C’est lors des cours du soir de sculpture du Ferrusien José Strée (professeur en arts plastiques à l’institut Saint-Luc, conférencier et artiste) que lui-même et deux de ses élèves adultes, Jacqueline Roumez (de Trois-Ponts) et Claudine Bodson (de Poulseur), s’aperçoivent qu’ils partagent le même rêve: construire un four à bois pour y cuire leur création en terre glaise. Jacqueline propose l’emplacement dans son jardin, à Henri-Moulin (Lierneux) et ils discutent du projet en s’associant avec un autre couple, de Herstal, Marita Braet et Robert Pagura, et Guy Cox, le mari de Claudine. Trois ans plus tard, le four était construit. "Nous nous sommes unis pour financer ce four Boury (à flammes descendantes) de type Sazukenei, explique José Strée. Une dalle en béton a été coulée, sur laquelle le four a été construit au moyen de 3 000 briques réfractaires et comprenant une cheminée de 5 mètres de hauteur. Pour le faire fonctionner de manière optimale, beaucoup de tests ont été nécessaires." Depuis, à la belle saison, ils se réunissent plusieurs fois pour cuire leurs créations: des vases, des bols et des sculptures modelées, crues ou précuites, avec ou sans émaillage. Chaque année, de nouveaux artistes se joignent à eux. À leur connaissance, il n’y aurait qu’une dizaine de fours de cette grandeur en Wallonie.
Lancement des opérations
Comment fonctionne la "machine" ? Cinq stères de bois sont disposés à côté du four pour alimenter la cuisson. Le matin, les artistes préparent le four. Avec un enduit spécial, ils recouvrent les étagères en matériau réfractaire sur lesquelles les pièces seront déposées, pour éviter qu’elles n’y adhèrent en raison des coulées d’émail formées par les cendres de bois à haute température (12 500 degrés). "Nous remplissons alors le four avec les céramiques en laissant un fin couloir au milieu pour pouvoir lancer des bois fins quand la température atteindra 1 000 degrés." Après une journée d’enfournement (de quelque 200 pièces en moyenne), ils ferment la grande ouverture avec des briques réfractaires et allument le feu. "Pendant 5 à 6 heures, nous procédons à un petit feu en bas, dans le cendrier, pour éliminer l’humidité qui subsiste dans les pièces et dans le four. Ensuite, nous introduisons les bois de manière la plus droite possible par une bouche située au-dessus du cendrier." Les flammes sont alors forcées de descendre vers le cendrier, vont tournoyer autour des pièces, déposer un léger film de cendres qui, à 12 000 degrés, vont fondre, et créer une glaçure. "Je laisse mes pièces nues contrairement à mes amis qui appliquent une pose d’émaillage, ou d’engobes sur leurs pièces avant de les enfourner, dans l’espoir d’obtenir des effets de surface. Car tout va fondre, se mélanger et obtenir des glaçures magnifiques", détaille José.
Tout le monde se relaie
Les pièces de José Strée étant plus volumineuses, elles sont placées au fond du four. Plus elles sont éloignées du cendrier, moins la chaleur est forte. De 17 à 24 heures sont requises en chargement quasi continu jusqu’à ce que la température atteigne les 1 250 degrés attendus. Des petits cônes (appelés montres) ont été installés à côté des œuvres. En fondant, ils donnent une indication de température précise. "Tout le monde se relaie pour la cuisson jusqu’au terme. Il faut attendre trois jours pour ouvrir le four. C’est une véritable fête, nous découvrons enfin le résultat."

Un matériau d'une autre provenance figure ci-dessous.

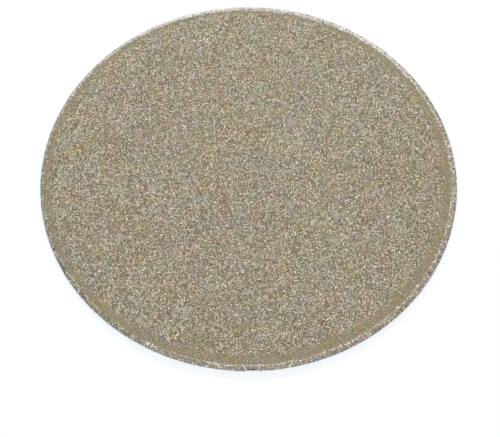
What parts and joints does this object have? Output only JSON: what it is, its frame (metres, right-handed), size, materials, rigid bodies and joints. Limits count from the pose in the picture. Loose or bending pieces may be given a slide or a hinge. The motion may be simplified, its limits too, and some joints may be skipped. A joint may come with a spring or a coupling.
{
  "type": "diamond lap disc",
  "caption": "Solid round grinding disc with a diamond face and rolled diamond rim on a steel blank, and a self-adhesive back under a slit release liner.",
  "frame": {"origin": "middle of the underside of the release liner, the face that the disc lies on", "axes": "+Z along the disc's axis, out of the diamond face; -Y towards the front, where the bare contact spot is on the rim; +X to the right"},
  "size_m": [0.15, 0.15, 0.0019],
  "materials": {
    "steel": "bare cold-rolled steel, dulled and a little rusty at the contact spot",
    "nickel": "electroplated nickel, matt, warm grey",
    "diamond": "coarse nickel-clad and clear diamond crystals, sparkling",
    "adhesive": "clear pressure-sensitive film, tacky",
    "liner": "brown siliconed kraft paper, smooth"
  },
  "bodies": {
    "disc": {"steel_blank": "steel", "face_bond": "nickel", "rim_bond": "nickel", "face_diamonds": "diamond", "rim_diamonds": "diamond", "adhesive_film": "adhesive"},
    "left_liner": {"liner_left": "liner"},
    "right_liner": {"liner_right": "liner"}
  },
  "joints": [
    {"name": "left_liner_peel", "type": "slide", "parent": "disc", "child": "left_liner", "axis": [-1, 0, 0], "range_m": [0, 0.08]},
    {"name": "right_liner_peel", "type": "slide", "parent": "disc", "child": "right_liner", "axis": [1, 0, 0], "range_m": [0, 0.08]}
  ]
}
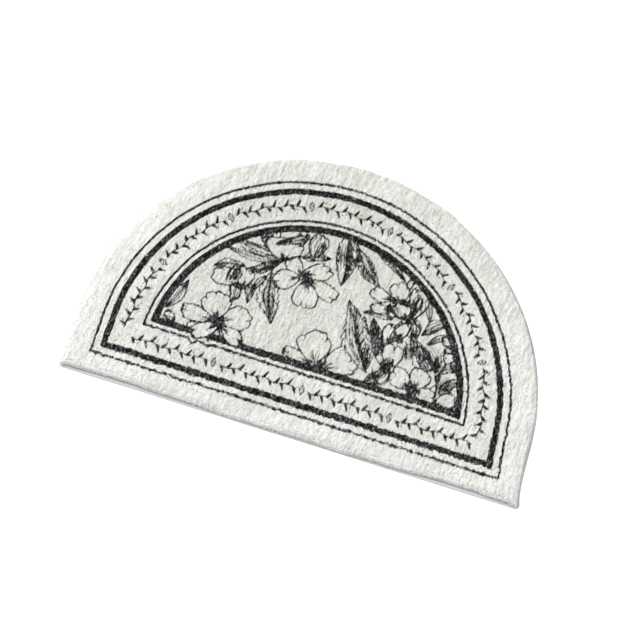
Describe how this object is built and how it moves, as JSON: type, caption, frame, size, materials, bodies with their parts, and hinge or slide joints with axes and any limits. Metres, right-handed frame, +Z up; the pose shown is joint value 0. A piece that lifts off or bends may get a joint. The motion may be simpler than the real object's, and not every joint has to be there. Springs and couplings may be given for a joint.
{
  "type": "half moon rug",
  "caption": "Flat half moon rug of thick cream plush with a straight front edge, a bound rim and a charcoal border print round a flower field.",
  "frame": {"origin": "on the floor, in the middle of the rug's length and depth", "axes": "+X along the straight front edge, +Y from that edge to the top of the arc, +Z up out of the pile"},
  "size_m": [0.8, 0.5, 0.0147],
  "materials": {
    "plush_pile": "matt cut pile, cream with a charcoal print",
    "binding_tape": "matt woven tape, pale grey"
  },
  "bodies": {
    "root": {"plush_panel": "plush_pile", "edge_binding": "binding_tape"}
  },
  "joints": []
}
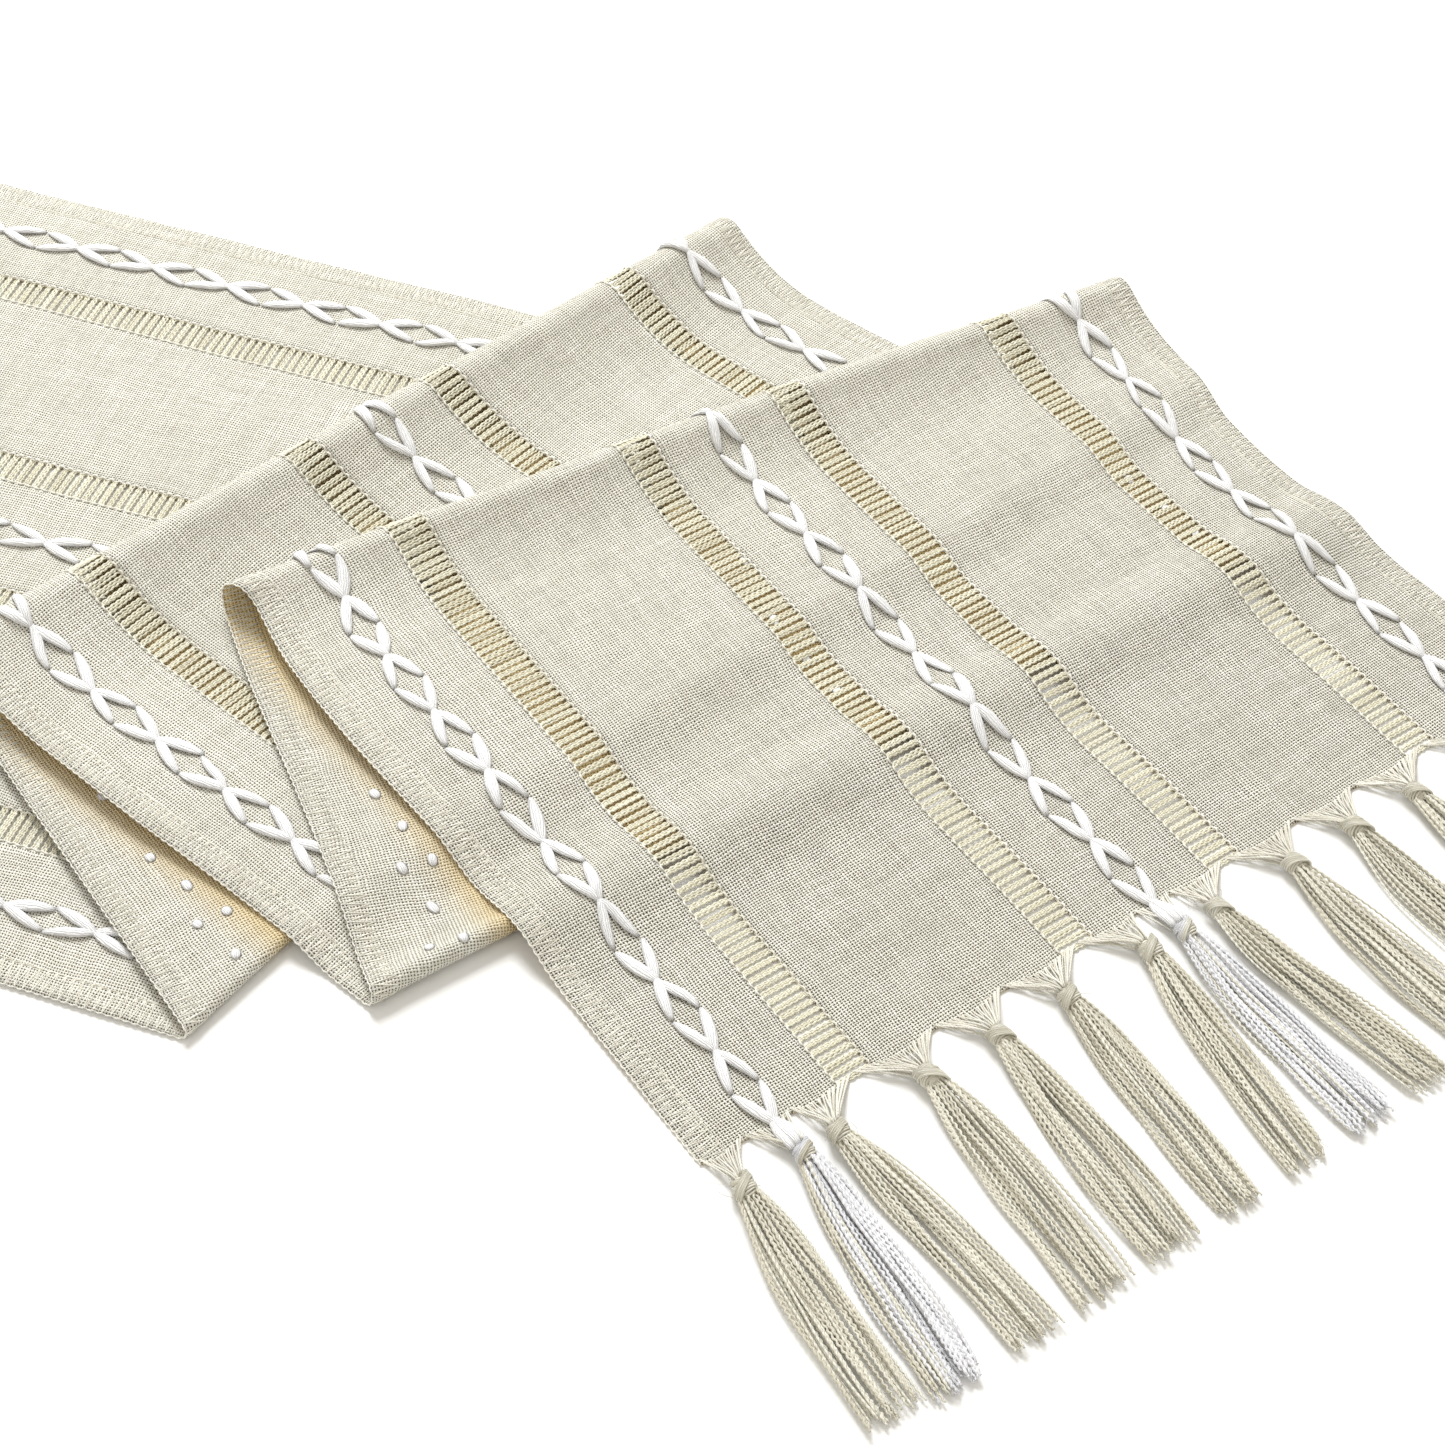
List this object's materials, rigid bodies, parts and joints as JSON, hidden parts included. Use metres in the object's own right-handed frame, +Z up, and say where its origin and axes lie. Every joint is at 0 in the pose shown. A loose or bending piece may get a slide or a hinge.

À côté de José Strée, Jacqueline Roumez renchérit: "L’événement est toujours très festif et convivial. Quand il ne pleut pas, pendant la cuisson, nous dressons une grande table près du four et tout le monde se régale en formule auberge espagnole. Même si c’est très éprouvant physiquement, c’est toujours très gratifiant."